Here's a sample paragraph (from page 10):

...England's monarchy had long been held as unquestionable. This perception of the divine right of kings was forged in the centuries following the fall of Rome as civilization in Western Europe languished in apocalyptic ruin and struggled through the so-called Dark Ages. In this time, the one uniting tether of humanity was religion...

There's...so much...wrong with that paragraph.

The absolute monarchy he's talking about was something invented in the early modern period, not the Middle Ages ("Dark Ages", as any historian worth their salt will tell you, is an offensively wrong term for the period). And the doctrine of absolute monarchy had nothing to do with the fall of Rome (itself a disputed event), and everything to do with the centralizing projects European monarchs embarked on after centuries of conquest and consolidation.

Far from civilization "languishing" in Western Europe for hundreds of years, the Middle Ages saw rapid urbanization, expansion of trade, and the foundation of Europe's first universities.

And religion being the one unifier? As opposed to any, oh, government? That's...fuck, that's just laughable

These are not small mistakes. They're massive mis-representations of the period and the trends within it. And Sexton makes mistakes like this on every page (nearly every paragraph)!
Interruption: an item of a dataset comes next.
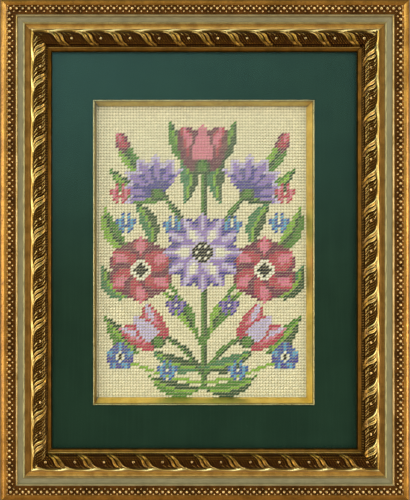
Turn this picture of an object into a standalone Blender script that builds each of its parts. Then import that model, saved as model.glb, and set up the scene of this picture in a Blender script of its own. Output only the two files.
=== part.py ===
"""Framed needlepoint canvas panel: a stitched wool canvas under glass, behind a green mat board with a
gilt fillet round its window, in four mitred rails of gilt moulding.

The picture stands upright and faces -Y. The origin is on the wall face, in the middle of the flat back of
the top rail. Sizes are in metres.
"""

import math

import bmesh
import bpy
from mathutils import Matrix

MM = 0.001

# Mitred frame: the sight opening is what the rails leave clear, the rebate is the step behind their lip.
SIGHT_WIDTH = 256.5 * MM
SIGHT_HEIGHT = 333.5 * MM
MOULDING_WIDTH = 43.2 * MM
REBATE_WIDTH = 6.0 * MM
FIT_GAP = 0.3 * MM

# Layers in the rebate, from the wall face towards the room.
BOARD_RECESS = 1.5 * MM
BOARD_THICKNESS = 3.0 * MM
CANVAS_THICKNESS = 2.0 * MM
FILLET_DEPTH = 7.5 * MM
MAT_THICKNESS = 1.5 * MM
GLASS_THICKNESS = 2.0 * MM

# Needlework: ten mesh canvas, with ten stitches to an inch of 25.4 mm, and an inch left bare all round.
STITCH = 2.54 * MM
STITCHES_ACROSS = 71
STITCHES_DOWN = 99
CANVAS_MARGIN = 25.4 * MM

# Gilt fillet: a bead along the mat's cut edge, a steep inner face, and a flange behind the mat.
FILLET_BEAD = 2.0 * MM
FILLET_BEAD_HEIGHT = 1.0 * MM
FILLET_SLOPE = 1.6 * MM
FILLET_FLANGE = 5.4 * MM

# The mat's window is cut this much below the middle of the sight opening.
WINDOW_DROP = 1.9 * MM

# Back faces of the layers, as heights above the wall face.
CANVAS_BACK = BOARD_RECESS + BOARD_THICKNESS + FIT_GAP
FILLET_BACK = CANVAS_BACK + CANVAS_THICKNESS + FIT_GAP
MAT_FRONT = FILLET_BACK + FILLET_DEPTH
MAT_BACK = MAT_FRONT - MAT_THICKNESS
GLASS_BACK = MAT_FRONT + FIT_GAP
LIP_BACK = GLASS_BACK + GLASS_THICKNESS + FIT_GAP

# Sizes that follow from those above.
FRAME_WIDTH = SIGHT_WIDTH + 2 * MOULDING_WIDTH
FRAME_HEIGHT = SIGHT_HEIGHT + 2 * MOULDING_WIDTH
BACK_FACE_WIDTH = MOULDING_WIDTH - REBATE_WIDTH
PACK_WIDTH = SIGHT_WIDTH + 2 * (REBATE_WIDTH - FIT_GAP)
PACK_HEIGHT = SIGHT_HEIGHT + 2 * (REBATE_WIDTH - FIT_GAP)
WORKED_WIDTH = STITCHES_ACROSS * STITCH
WORKED_HEIGHT = STITCHES_DOWN * STITCH
FILLET_WIDTH = FILLET_FLANGE + FILLET_BEAD + FILLET_SLOPE
FLANGE_OUTER_WIDTH = WORKED_WIDTH + 2 * FILLET_WIDTH
FLANGE_OUTER_HEIGHT = WORKED_HEIGHT + 2 * FILLET_WIDTH
WINDOW_WIDTH = FLANGE_OUTER_WIDTH - 2 * (FILLET_FLANGE - FIT_GAP)
WINDOW_HEIGHT = FLANGE_OUTER_HEIGHT - 2 * (FILLET_FLANGE - FIT_GAP)
FRAME_CENTRE_Z = BACK_FACE_WIDTH / 2 - FRAME_HEIGHT / 2
WINDOW_CENTRE_Z = FRAME_CENTRE_Z - WINDOW_DROP

# Members of the moulding, as heights above the back of its lip.
OUTER_SPRING = -0.2 * MM
OUTER_ROUND = 5.4 * MM
BEAD_CHANNEL = 3.8 * MM
ASTRAGAL = 5.2 * MM
PANEL_OUTER = 3.3 * MM
PANEL_INNER = 2.6 * MM
QUIRK = 3.2 * MM
COVE_SPRING = 4.2 * MM
COVE_FLOOR = 1.9 * MM
SCALLOP_EDGE = 5.0 * MM
TORUS_SPRING = 2.2 * MM
TORUS_TOP = 8.2 * MM
LIP_SPRING = 1.3 * MM
LIP_TOP = 2.4 * MM


def arc(centre, radii, start, end, steps):
    """Points along an ellipse from one angle to another in degrees, both ends included."""
    angles = [math.radians(start + (end - start) * step / steps) for step in range(steps + 1)]
    return [(centre[0] + radii[0] * math.cos(a), centre[1] + radii[1] * math.sin(a)) for a in angles]


def moulding_profile():
    """The moulding's section as (distance in from its outer edge, height above the wall face)."""

    def at(across_mm, height):
        return (across_mm * MM, LIP_BACK + height)

    profile = [(0.0, 0.0)]
    profile += arc(at(4.8, OUTER_SPRING), (4.8 * MM, OUTER_ROUND - OUTER_SPRING), 180, 90, 6)
    profile += [at(5.7, OUTER_ROUND - 0.3 * MM), at(6.1, BEAD_CHANNEL), at(13.1, BEAD_CHANNEL)]
    profile += arc(at(14.3, BEAD_CHANNEL), (1.0 * MM, ASTRAGAL - BEAD_CHANNEL), 180, 0, 6)
    profile += [at(15.5, PANEL_OUTER), at(19.4, PANEL_INNER), at(19.7, QUIRK), at(20.9, QUIRK)]
    profile += arc(at(23.5, COVE_SPRING), (2.3 * MM, COVE_SPRING - COVE_FLOOR), 205, 355, 7)
    profile += arc(at(27.3, COVE_SPRING), (1.3 * MM, SCALLOP_EDGE - COVE_SPRING), 180, 0, 6)
    profile += arc(at(34.5, TORUS_SPRING), (5.6 * MM, TORUS_TOP - TORUS_SPRING), 180, 0, 12)
    profile += [at(40.3, LIP_SPRING)]
    profile += arc(at(41.9, LIP_SPRING), (1.3 * MM, LIP_TOP - LIP_SPRING), 180, 0, 6)
    profile += [(MOULDING_WIDTH, LIP_BACK), (BACK_FACE_WIDTH, LIP_BACK), (BACK_FACE_WIDTH, 0.0)]
    return profile


def fillet_profile():
    """The fillet's section as (distance in from its flange's edge, height above the wall face)."""
    flange_front = MAT_BACK - FIT_GAP
    bead_middle = (FILLET_FLANGE + FILLET_BEAD / 2, MAT_FRONT - FILLET_BEAD_HEIGHT)
    profile = [(0.0, FILLET_BACK), (0.0, flange_front), (FILLET_FLANGE, flange_front)]
    profile += arc(bead_middle, (FILLET_BEAD / 2, FILLET_BEAD_HEIGHT), 180, 0, 8)
    profile += [(FILLET_WIDTH, FILLET_BACK)]
    return profile


def rectangle(width, height):
    """The corners of a rectangle about the origin."""
    return [(x * width / 2, y * height / 2) for x, y in ((-1, -1), (1, -1), (1, 1), (-1, 1))]


def cut_from_outline(name, rings, thickness):
    """A mesh extruded from closed rings of points, where a ring inside another is a hole."""
    curve = bpy.data.curves.new(name, "CURVE")
    curve.dimensions = "2D"
    curve.fill_mode = "BOTH"
    curve.extrude = thickness / 2
    for ring in rings:
        spline = curve.splines.new("POLY")
        spline.points.add(len(ring) - 1)
        spline.use_cyclic_u = True
        for point, (x, y) in zip(spline.points, ring):
            point.co = (x, y, 0.0, 1.0)
    outline = bpy.data.objects.new(name + "_outline", curve)
    bpy.context.scene.collection.objects.link(outline)
    graph = bpy.context.evaluated_depsgraph_get()
    mesh = bpy.data.meshes.new_from_object(outline.evaluated_get(graph))
    mesh.name = name
    bpy.data.objects.remove(outline)
    bm = bmesh.new()
    bm.from_mesh(mesh)
    bmesh.ops.remove_doubles(bm, verts=bm.verts, dist=1e-6)
    bmesh.ops.recalc_face_normals(bm, faces=bm.faces)
    bm.to_mesh(mesh)
    bm.free()
    return mesh


def mitred_strip(name, profile, side_length, far_side_distance):
    """The top strip of a rectangle whose sides are side_length long, about the rectangle's middle.

    Each end is cut at 45 degrees: a point is drawn back by its own distance in from the outer edge."""
    mesh = cut_from_outline(name, [profile], side_length)
    half_gap = FIT_GAP / 2 * math.sqrt(2)
    for vertex in mesh.vertices:
        inward, height, along = vertex.co
        drawn_back = abs(along) - inward - half_gap
        vertex.co = (-math.copysign(drawn_back, along), -height, far_side_distance / 2 - inward)
    mesh.shade_smooth()
    mesh.set_sharp_from_angle(angle=math.radians(30))
    return mesh


def board(name, width, height, thickness, back):
    """A flat rectangular sheet whose back face is this far above the wall face."""
    bm = bmesh.new()
    bmesh.ops.create_cube(bm, size=1.0)
    middle = Matrix.Translation((0.0, -(back + thickness / 2), 0.0))
    bmesh.ops.transform(bm, matrix=middle @ Matrix.Diagonal((width, thickness, height, 1.0)), verts=bm.verts)
    mesh = bpy.data.meshes.new(name)
    bm.to_mesh(mesh)
    bm.free()
    return mesh


def finish(name, colour, roughness, metallic=0.0, alpha=1.0):
    """A Principled material of one linear colour."""
    material = bpy.data.materials.new(name)
    material.use_nodes = True
    shader = material.node_tree.nodes["Principled BSDF"]
    shader.inputs["Base Color"].default_value = (*colour, 1.0)
    shader.inputs["Roughness"].default_value = roughness
    shader.inputs["Metallic"].default_value = metallic
    shader.inputs["Alpha"].default_value = alpha
    return material


def place(collection, name, mesh, material, centre_z, turn=0.0):
    """An object in the picture's plane, turned about the line of sight."""
    made = bpy.data.objects.new(name, mesh)
    made.location = (0.0, 0.0, centre_z)
    made.rotation_euler = (0.0, math.radians(turn), 0.0)
    if not mesh.materials:
        mesh.materials.append(material)
    collection.objects.link(made)
    return made


def build_frame(collection):
    """Four mitred rails: two share the mesh of the top one, two that of the right one."""
    gilt = finish("gilt_moulding", (0.35, 0.2, 0.06), 0.4, 0.8)
    profile = moulding_profile()
    level = mitred_strip("rail_level", profile, FRAME_WIDTH, FRAME_HEIGHT)
    upright = mitred_strip("rail_upright", profile, FRAME_HEIGHT, FRAME_WIDTH)
    place(collection, "rail_top", level, gilt, FRAME_CENTRE_Z)
    place(collection, "rail_right", upright, gilt, FRAME_CENTRE_Z, 90.0)
    place(collection, "rail_bottom", level, gilt, FRAME_CENTRE_Z, 180.0)
    place(collection, "rail_left", upright, gilt, FRAME_CENTRE_Z, 270.0)


def build_fillet(collection):
    """Four mitred strips of gilt fillet round the mat's window."""
    gilt = finish("gilt_fillet", (0.6, 0.4, 0.12), 0.3, 0.9)
    profile = fillet_profile()
    level = mitred_strip("fillet_level", profile, FLANGE_OUTER_WIDTH, FLANGE_OUTER_HEIGHT)
    upright = mitred_strip("fillet_upright", profile, FLANGE_OUTER_HEIGHT, FLANGE_OUTER_WIDTH)
    place(collection, "fillet_top", level, gilt, WINDOW_CENTRE_Z)
    place(collection, "fillet_right", upright, gilt, WINDOW_CENTRE_Z, 90.0)
    place(collection, "fillet_bottom", level, gilt, WINDOW_CENTRE_Z, 180.0)
    place(collection, "fillet_left", upright, gilt, WINDOW_CENTRE_Z, 270.0)


def build_mat(collection):
    """A sheet of mat board with the window cut through it, a little below the middle."""
    green = finish("green_mat_board", (0.02, 0.06, 0.045), 0.85)
    window = [(x, y + WINDOW_DROP) for x, y in rectangle(WINDOW_WIDTH, WINDOW_HEIGHT)]
    mesh = cut_from_outline("mat_board", [rectangle(PACK_WIDTH, PACK_HEIGHT), window], MAT_THICKNESS)
    turn = Matrix.Rotation(math.radians(-90.0), 4, "X")
    mesh.transform(Matrix.Translation((0.0, -(MAT_BACK + MAT_THICKNESS / 2), 0.0)) @ turn)
    place(collection, "mat_board", mesh, green, FRAME_CENTRE_Z)


def build_flat_layers(collection):
    """The stitched canvas, the board behind it and the glass in front of the mat."""
    wool = finish("wool_on_canvas", (0.7, 0.65, 0.4), 0.9)
    sheet = finish("picture_glass", (0.9, 0.95, 0.93), 0.05, alpha=0.25)
    hardboard = finish("brown_hardboard", (0.2, 0.12, 0.06), 0.8)
    canvas_width = WORKED_WIDTH + 2 * CANVAS_MARGIN
    canvas_height = WORKED_HEIGHT + 2 * CANVAS_MARGIN
    canvas = board("needlepoint_canvas", canvas_width, canvas_height, CANVAS_THICKNESS, CANVAS_BACK)
    place(collection, "needlepoint_canvas", canvas, wool, WINDOW_CENTRE_Z)
    glass = board("glass_pane", PACK_WIDTH, PACK_HEIGHT, GLASS_THICKNESS, GLASS_BACK)
    place(collection, "glass_pane", glass, sheet, FRAME_CENTRE_Z)
    backing = board("backing_board", PACK_WIDTH, PACK_HEIGHT, BOARD_THICKNESS, BOARD_RECESS)
    place(collection, "backing_board", backing, hardboard, FRAME_CENTRE_Z)


def build_picture():
    """Clears the scene and makes every piece in one collection."""
    for existing in list(bpy.data.objects):
        bpy.data.objects.remove(existing)
    picture = bpy.data.collections.new("framed_needlepoint_panel")
    bpy.context.scene.collection.children.link(picture)
    build_frame(picture)
    build_flat_layers(picture)
    build_mat(picture)
    build_fillet(picture)


build_picture()
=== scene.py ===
# %% [markdown]
# # A needlepoint picture in a gilt frame
#
# The object is a stitched wool canvas behind glass, in a mitred frame of gilded moulding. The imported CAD
# part holds its plain solids: four rails, four fillet strips, a mat board, a glass pane, the canvas and a
# backing board. This lesson keeps those sizes and gives every piece its real surface. The rails get their
# carved ribbon and rows of beads, and the canvas gets one wool stitch for each crossing of its threads.

import math
import random

import bmesh
import bpy
import numpy as np
from mathutils import Matrix, Vector


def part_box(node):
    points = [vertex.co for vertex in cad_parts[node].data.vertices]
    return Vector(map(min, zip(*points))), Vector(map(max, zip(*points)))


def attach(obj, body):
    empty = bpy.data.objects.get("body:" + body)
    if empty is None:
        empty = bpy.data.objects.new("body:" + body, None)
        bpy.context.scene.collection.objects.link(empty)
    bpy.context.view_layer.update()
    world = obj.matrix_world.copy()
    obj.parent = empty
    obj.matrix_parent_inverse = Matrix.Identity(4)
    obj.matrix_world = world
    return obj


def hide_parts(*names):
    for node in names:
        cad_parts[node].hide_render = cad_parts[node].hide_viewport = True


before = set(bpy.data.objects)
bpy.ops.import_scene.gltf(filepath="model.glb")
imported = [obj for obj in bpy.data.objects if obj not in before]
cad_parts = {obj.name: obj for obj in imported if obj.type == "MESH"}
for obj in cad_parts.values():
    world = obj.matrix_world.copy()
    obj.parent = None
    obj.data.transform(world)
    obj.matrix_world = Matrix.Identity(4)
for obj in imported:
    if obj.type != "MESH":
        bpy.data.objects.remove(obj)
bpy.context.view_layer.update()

# %% [markdown]
# ## Sizes
#
# A framer measures everything in millimetres, so the sizes are written that way and scaled to metres once.
# The CAD nodes tell where the layers are. What is added here is only what a plain solid cannot carry, such
# as the pitch of the beads and the repeat of the ribbon.

# %% Sizes read from the part, and sizes of the ornament
MM = 0.001
# The moulding's width, and the width of its back outside the rebate, in millimetres like all its section.
MOULDING_WIDTH, BACK_WIDTH = 43.2, 37.2
MITRE_GAP = 0.12 * MM
FITTING_GAP = 0.3 * MM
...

I couldn't take it. So I noped out.

The Eyes of the Dragon, by Stephen King

My second of two (see below) King books this month that don't read like King books. This is told like a fairy tale, with the same sort of remove and third-person omniscience you'd have in a fairy tale. It's the same voice King sometimes used in the latter part of the Dark Tower series.

And as far as I know, this is King's one and only full-blown medieval fantasy book: kings and wizards, magic and dragons. I picked it up because of the connections to his other books -- the king's name is Roland, you see, and the (evil) wizard's name is Flagg -- not expecting too much.

I should have known better. Even in this mode, King is a master storyteller, weaving a tale of family and betrayal and escape that captivated me all the way to the end.

The Running Man, by Stephen King

Ok, technically this is a Richard Bachman book, since that's the name King released it under originally. But they made a friggin' Swarzenegger movie out of it, so I've got to include it in my reading list, right?

Interestingly enough, I can see why King published this one under a pen name. Because it doesn't read like a King book at all. There's no slow build up of tension, no deep dive into the lives of multiple characters before everything goes to hell. It just dives right into the plot, explaining just the bare minimum about the world needed to keep up with what's going on.

And this thing moves. Each chapter is incredibly short, maybe 3 pages maximum. It's the "potato chip" technique (keep chapters so small that folks think "I can do one more"), and it works here; I read the entire thing in a single day.

On the downside, it's incredibly violent, and racist, and sexist, all at once. Granted, the world he's portraying is very much that, all the way through, but it's bigoted in a very...old-fashioned way, from the slurs they use, especially. Like 1960s racism ramped up to 11 and then set in the future.

Here's the kicker, though: King absolutely nailed how misinformation, spread through the media, can keep the people at the bottom of the economy apart, keep them hating each other, when they should be attacking the wealthy. And he portrays our current "meritocratic" caste system perfectly, illustrating how inequality can get so locked in that the only way out for some people is to offer to die on national television. That's the horrific part of the book, for me, the part the lingered after closing the book.

The White Album, Joan Didion

Didion's essays covering the Seventies (and part of the later Sixties). I could definitely feel a cynicism creeping in, something present in the first book of hers i read and becoming stronger with each essay here.

But she continues to draw moments in time in vivid colors, and is brutally frank about her experiences with mental health issues during this period. Just...compellingly readable, all the way through.

I'd like to say I wish I could write like her, but then I'm not sure how I would even begin to learn or adopt her techniques. Intimidatingly good.

Slouching Towards Bethlehem, by Joan Didion

Wasn't sure what to expect with this one. The title is...a bit pretentious, at least to my ears.

But the essays are as unpretentious as they come. Didion, for the most part, refuses to generalize or judge, choosing instead to capture the moment, or series of moments, that she experienced with and around certain people, at certain times.

The result is a bit like a time capsule of the Sixties, or at least, the parts of the Sixties that she experienced in California.

Her writing is a bit hypnotic, in that way. In how she brings you into a moment, even if that moment itself is a composite of other moments, showing you what it felt like, if not what actually occurred. Makes her essays a bit addictive, tbh, each one a hit of experience from another place and time.

The one downside? Because she's writing so close to her own experience, her version of the Sixties is very...white. And middle class. To the point where, when she talks about the farming communities she grew up in, she doesn't talk about the actual workers on those farms, who were organizing throughout the Sixties to advocate for better working conditions for the majority-immigrant workforce. Nor does she mention the Civil Rights movements, or the Black Panthers, or...I could go on and on. Suffice to say that her viewpoint is very well detailed, but is very much myopic.